People who have words of affirmation as their primary love language have a nose for B.S. So be sure you are authentic when talking with them. You want to be sure what you're saying to them is coming from the heart, because if you are making stuff up, they will be able to tell.

Be Empathetic

When it comes to words of affirmation, it is crucial that partners realize that you recognize how they are feeling, especially if they are feeling down. Think about what it would be like to walk in their shoes and then demonstrate that you know how they are feeling.

Show Your Appreciation

Usually, people who feel fulfilled by positive words and comments will thrive when people recognize and appreciate what they do. Whether it is how they do the laundry, the meal they cooked for dinner, or the fact that they spent three hours proofing your report, the key is to tell them in no uncertain terms how much you appreciate them. And if you are specific about what you really liked, this will warm their heart and fill their tank. So, don't hold back.

Say "I Love You" A Lot

People whose primary love language is words of affirmation never get tired of hearing "I love you," from the people they care about. While many people often feel like the phrase is overused, a words of affirmation person will never get tired of hearing you say it, especially when you find new and creative ways to communicate your love.

Mail Them a Letter

While email is a great way to communicate when you're in a hurry, there is something still special about receiving a love letter in the mail. So, get out a pencil and paper and start writing. Your partner will be so surprised to receive the letter from you. And depending on what you write on the inside could be the beginning of something special. If a letter seems overwhelming, buy them a cute card and write a nice note inside.

Post a Note

Sometimes the best, and most efficient way, to communicate how much you love your partner is to use a post-it note and leave them a little message about how much they mean to you. If you want to get really creative, you could post a number of post-it notes in the shape of a heart or another figure on the bathroom mirror or the window of their car.

Give Them a Shout Out

Make sure you compliment your words of affirmation partner in front of other people. Tell them what makes you proud and what you really appreciate. Don't go overboard and embarrass your partner, but telling others how awesome you think your partner is will touch their heart in so many ways. So, don't be stingy with the compliments. This is a great way to fill your partner's love tank.

Point Out Their Strengths

This is especially important when your partner is feeling down or discouraged. Giving them a pep talk and pointing out what you really like about them or what they do well speaks volumes to them. They need to know that you see value in who they are.

Dial It Up

When your partner is going through a tough time, it can be helpful for you to dial up the nice words. Be extra kind and loving while reminding your partner why they are important and what they mean to you. At all times, it is helpful to offer words of encouragement. These steps show them that you are there for them even in the rough patches of their life.

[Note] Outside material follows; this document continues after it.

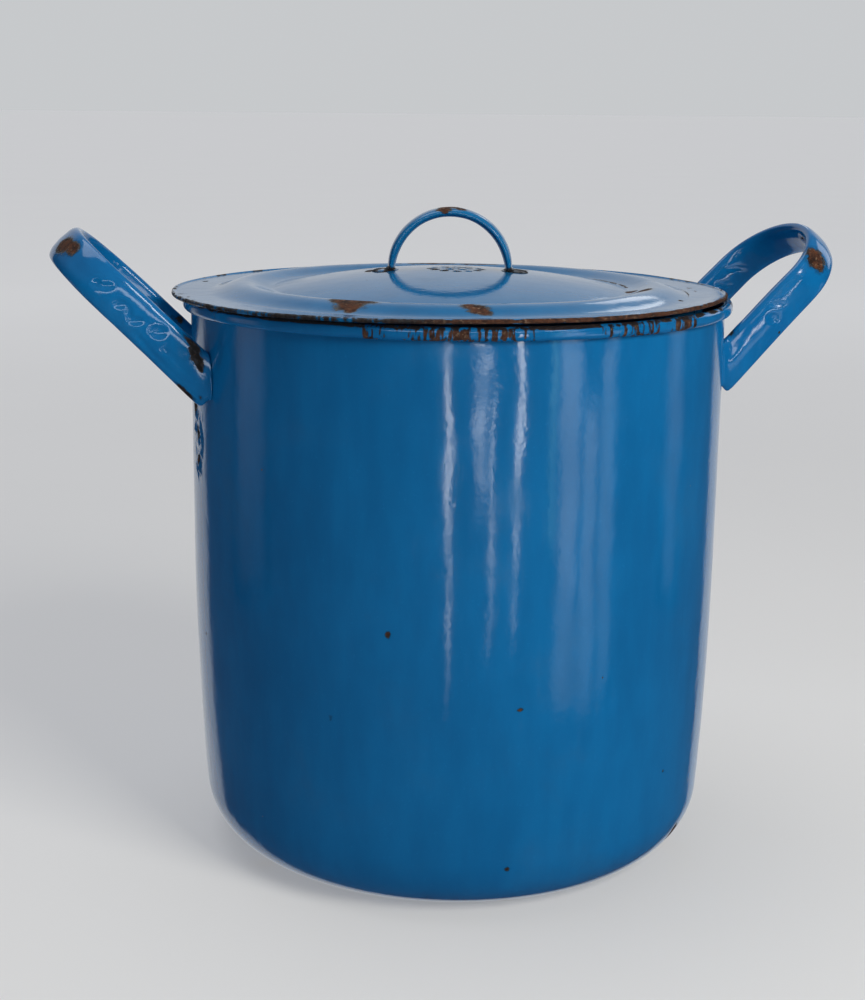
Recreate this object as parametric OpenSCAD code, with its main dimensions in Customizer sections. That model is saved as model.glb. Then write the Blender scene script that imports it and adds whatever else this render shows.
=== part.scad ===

Make Words of Affirmation a Habit

Even if you are not a words of affirmation person, it is a good idea to make words of affirmation a daily habit. Perhaps you can begin each conversation with the pet name you have your partner. For example, you could say "Good morning beautiful" or "How are you sweet pea." These terms of endearment may sound corny, but for a words of affirmation person, they will be special.

Create a List

If you find sharing words of affirmation difficult or if you feel like you do not have a large enough vocabulary, listen for affirming words and keep lists of them. This exercise will help you build a bank of kind words you can send to your partner. This exercise is especially useful for people that feel like they do not have a large enough vocabulary to come with something new and creative each time.

What to Avoid if This Is Your Partner's Love Language

Because people with this love language find words to be extremely powerful, they also are highly sensitive to negative comments and criticisms. In fact, one harsh word can send people in the words of affirmation camp reeling.

For this reason, people whose primary love language is words of affirmation are often extremely wounded and hurt by gaslighting, narcissistic people, and emotional abuse. Negative words, accusations, and criticisms are like daggers to their heart. Here are some other things to avoid doing if your partner's primary love language is words of affirmation:

  • Don't assume there is a perfect quote for every one of life's situations.
  • Don't try to take shortcuts in expressing love to them; they can tell when you're faking it.
  • Don't be mean or hurtful with your words; they take them to heart.
  • Don't make fun of them or tease them too intensely; they are sensitive.
  • Don't be overly critical or condescending; they interpret this as being dumb or stupid.
  • Don't withhold kind words as a punishment.
  • Don't try to manipulate them with words or hit below the belt.

A Word From Verywell

Being loved and appreciated in a way that you understand is important in any relationship. But, it is especially true for people with the love language words of affirmation. They need to know that you love them, appreciate them, and will be there for them no matter what. When you find creative ways to share how you feel, you will be speaking directly to their heart. What better way to communicate that love and appreciation than through words of affirmation?